--- Begin Supplied data ---

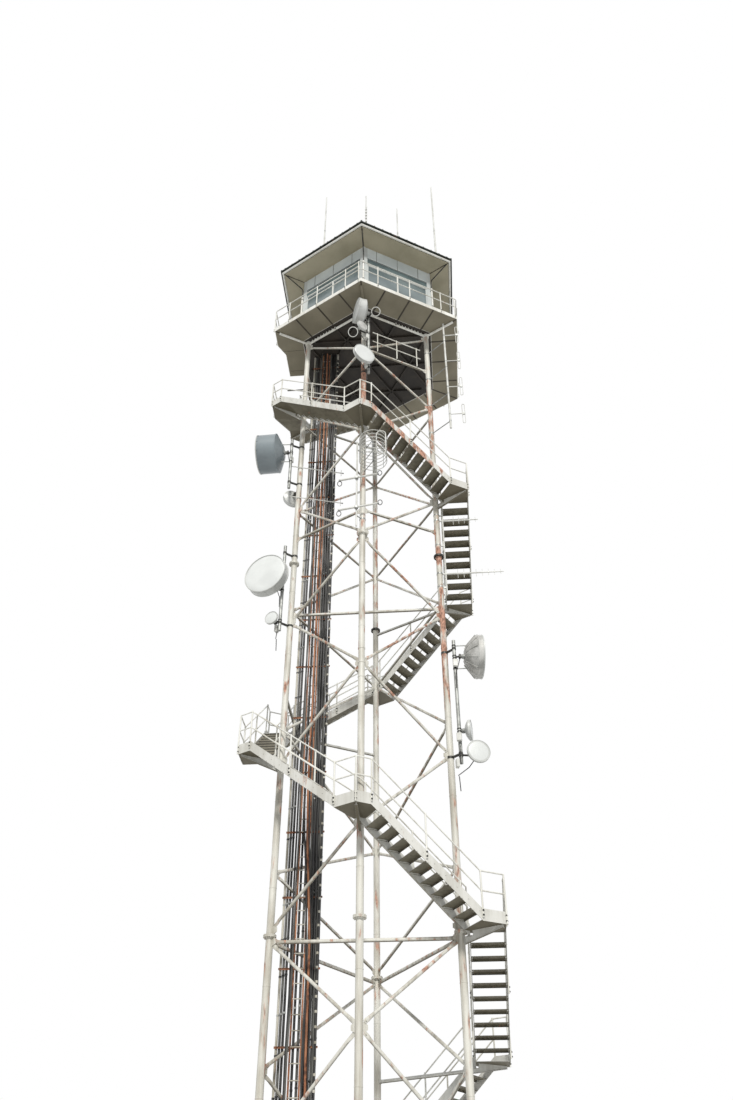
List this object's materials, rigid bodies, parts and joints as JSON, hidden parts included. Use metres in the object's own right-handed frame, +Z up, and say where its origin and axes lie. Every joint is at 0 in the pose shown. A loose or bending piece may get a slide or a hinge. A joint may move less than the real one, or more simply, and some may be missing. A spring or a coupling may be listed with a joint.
{
  "type": "fire lookout tower",
  "caption": "Hexagonal lookout cabin with a gallery on braced tubular legs, with a stair winding round the outside",
  "frame": {"origin": "centre of the underside of the base plate of the near leg, on the ground", "axes": "+Z up; +Y from the near leg through the hexagon's centre to the far leg; +X to the right seen from the near side"},
  "size_m": [7.0813, 7.1924, 37.7],
  "materials": {
    "aerial_metal": "dull grey aluminium tube",
    "brace_paint": "cream grey paint on steel tube",
    "bracket_steel": "dull galvanised steel",
    "cable_sheath": "black plastic cable sheath, with a few white conduits",
    "deck_plate": "grey painted plate",
    "dish_plastic": "off white and slate grey glass fibre",
    "eaves_board": "buff painted board",
    "floor_underside": "dark brown painted plate",
    "header_band": "dark grey green band",
    "ladder_rust": "rusted orange primer on steel",
    "leg_paint": "cream grey paint on steel tube, rusted in streaks",
    "rail_paint": "pale grey paint on steel tube",
    "roof_sheet": "dark green grey sheet",
    "soffit_sheet": "matt brown grey sheet",
    "stair_paint": "pale grey paint on steel plate",
    "tread_plate": "dull grey paint on folded steel plate",
    "trim_paint": "off white paint",
    "wall_panel": "pale grey enamelled panel",
    "window_glass": "clear glass, dark seen from below"
  },
  "bodies": {
    "root": {"aerial_booms": "aerial_metal", "bracing_near_left": "brace_paint", "bracing_near_right": "brace_paint", "bracing_rear_left": "brace_paint", "bracing_rear_right": "brace_paint", "cabin_corner_posts": "trim_paint", "cabin_door": "trim_paint", "cabin_floor": "floor_underside", "cabin_header_bands": "header_band", "cabin_sill_walls": "wall_panel", "cabin_upper_panels": "wall_panel", "cable_ladder": "ladder_rust", "cage_aerial": "aerial_metal", "dipole_array": "aerial_metal", "dish_brackets": "bracket_steel", "dishes_left": "dish_plastic", "dishes_near": "dish_plastic", "dishes_right": "dish_plastic", "downpipes": "trim_paint", "feeder_cables": "cable_sheath", "flight_railings_inner_1": "rail_paint", "flight_railings_inner_2": "rail_paint", "flight_railings_inner_3": "rail_paint", "flight_railings_outer_1": "rail_paint", "flight_railings_outer_2": "rail_paint", "flight_railings_outer_3": "rail_paint", "gallery_deck": "deck_plate", "gallery_fascia": "trim_paint", "gallery_joists": "floor_underside", "gallery_railing": "rail_paint", "gallery_soffit": "soffit_sheet", "gallery_supports": "trim_paint", "landing_arms": "brace_paint", "landing_railings_inner": "rail_paint", "landing_railings_outer": "rail_paint", "legs_lower": "leg_paint", "legs_middle": "leg_paint", "legs_upper": "leg_paint", "level_beams": "brace_paint", "platform_railing": "rail_paint", "roof_aerials": "aerial_metal", "roof_gutter": "trim_paint", "roof_shell": "roof_sheet", "roof_soffit": "eaves_board", "side_booms": "aerial_metal", "stair_landings_1": "stair_paint", "stair_landings_2": "stair_paint", "stair_stringers_1": "stair_paint", "stair_stringers_2": "stair_paint", "stair_stringers_3": "stair_paint", "stair_treads_1": "tread_plate", "stair_treads_2": "tread_plate", "stair_treads_3": "tread_plate", "window_frames": "trim_paint", "window_panes": "window_glass", "yagi_aerials": "aerial_metal"}
  },
  "joints": []
}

--- End Supplied data ---

** Short problem **
Return the listing above in its exact form.

** Output of the task **
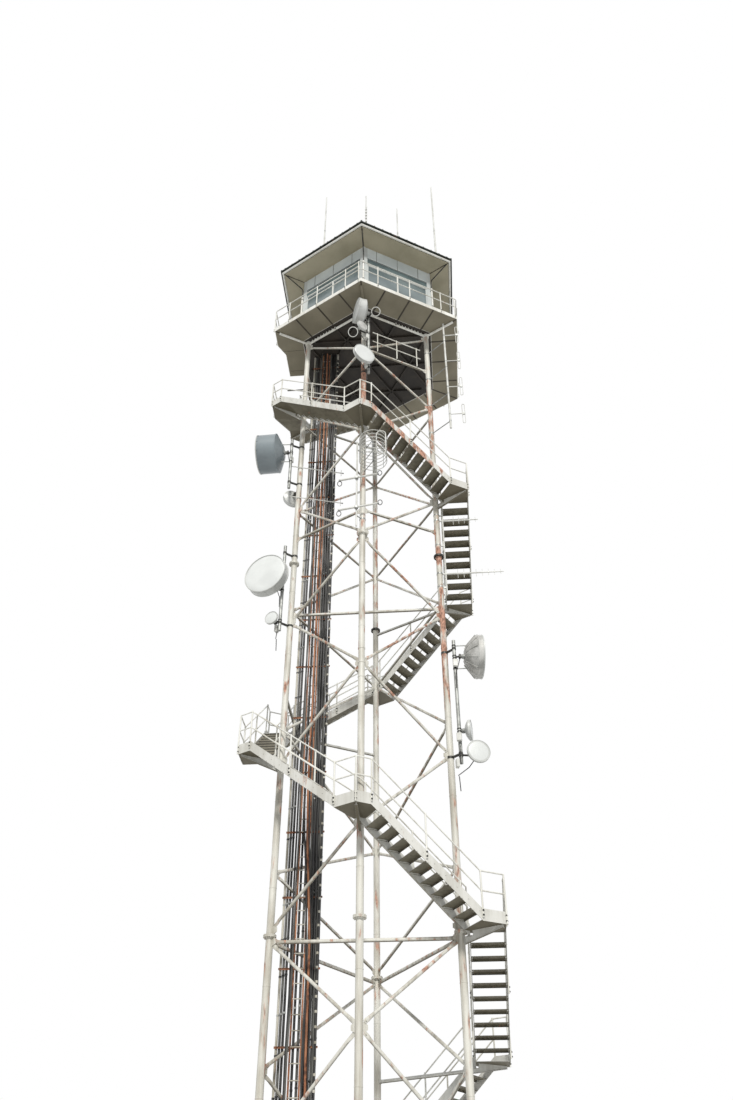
List this object's materials, rigid bodies, parts and joints as JSON, hidden parts included. Use metres in the object's own right-handed frame, +Z up, and say where its origin and axes lie. Every joint is at 0 in the pose shown. A loose or bending piece may get a slide or a hinge. A joint may move less than the real one, or more simply, and some may be missing. A spring or a coupling may be listed with a joint.
{
  "type": "fire lookout tower",
  "caption": "Hexagonal lookout cabin with a gallery on braced tubular legs, with a stair winding round the outside",
  "frame": {"origin": "centre of the underside of the base plate of the near leg, on the ground", "axes": "+Z up; +Y from the near leg through the hexagon's centre to the far leg; +X to the right seen from the near side"},
  "size_m": [7.0813, 7.1924, 37.7],
  "materials": {
    "aerial_metal": "dull grey aluminium tube",
    "brace_paint": "cream grey paint on steel tube",
    "bracket_steel": "dull galvanised steel",
    "cable_sheath": "black plastic cable sheath, with a few white conduits",
    "deck_plate": "grey painted plate",
    "dish_plastic": "off white and slate grey glass fibre",
    "eaves_board": "buff painted board",
    "floor_underside": "dark brown painted plate",
    "header_band": "dark grey green band",
    "ladder_rust": "rusted orange primer on steel",
    "leg_paint": "cream grey paint on steel tube, rusted in streaks",
    "rail_paint": "pale grey paint on steel tube",
    "roof_sheet": "dark green grey sheet",
    "soffit_sheet": "matt brown grey sheet",
    "stair_paint": "pale grey paint on steel plate",
    "tread_plate": "dull grey paint on folded steel plate",
    "trim_paint": "off white paint",
    "wall_panel": "pale grey enamelled panel",
    "window_glass": "clear glass, dark seen from below"
  },
  "bodies": {
    "root": {"aerial_booms": "aerial_metal", "bracing_near_left": "brace_paint", "bracing_near_right": "brace_paint", "bracing_rear_left": "brace_paint", "bracing_rear_right": "brace_paint", "cabin_corner_posts": "trim_paint", "cabin_door": "trim_paint", "cabin_floor": "floor_underside", "cabin_header_bands": "header_band", "cabin_sill_walls": "wall_panel", "cabin_upper_panels": "wall_panel", "cable_ladder": "ladder_rust", "cage_aerial": "aerial_metal", "dipole_array": "aerial_metal", "dish_brackets": "bracket_steel", "dishes_left": "dish_plastic", "dishes_near": "dish_plastic", "dishes_right": "dish_plastic", "downpipes": "trim_paint", "feeder_cables": "cable_sheath", "flight_railings_inner_1": "rail_paint", "flight_railings_inner_2": "rail_paint", "flight_railings_inner_3": "rail_paint", "flight_railings_outer_1": "rail_paint", "flight_railings_outer_2": "rail_paint", "flight_railings_outer_3": "rail_paint", "gallery_deck": "deck_plate", "gallery_fascia": "trim_paint", "gallery_joists": "floor_underside", "gallery_railing": "rail_paint", "gallery_soffit": "soffit_sheet", "gallery_supports": "trim_paint", "landing_arms": "brace_paint", "landing_railings_inner": "rail_paint", "landing_railings_outer": "rail_paint", "legs_lower": "leg_paint", "legs_middle": "leg_paint", "legs_upper": "leg_paint", "level_beams": "brace_paint", "platform_railing": "rail_paint", "roof_aerials": "aerial_metal", "roof_gutter": "trim_paint", "roof_shell": "roof_sheet", "roof_soffit": "eaves_board", "side_booms": "aerial_metal", "stair_landings_1": "stair_paint", "stair_landings_2": "stair_paint", "stair_stringers_1": "stair_paint", "stair_stringers_2": "stair_paint", "stair_stringers_3": "stair_paint", "stair_treads_1": "tread_plate", "stair_treads_2": "tread_plate", "stair_treads_3": "tread_plate", "window_frames": "trim_paint", "window_panes": "window_glass", "yagi_aerials": "aerial_metal"}
  },
  "joints": []
}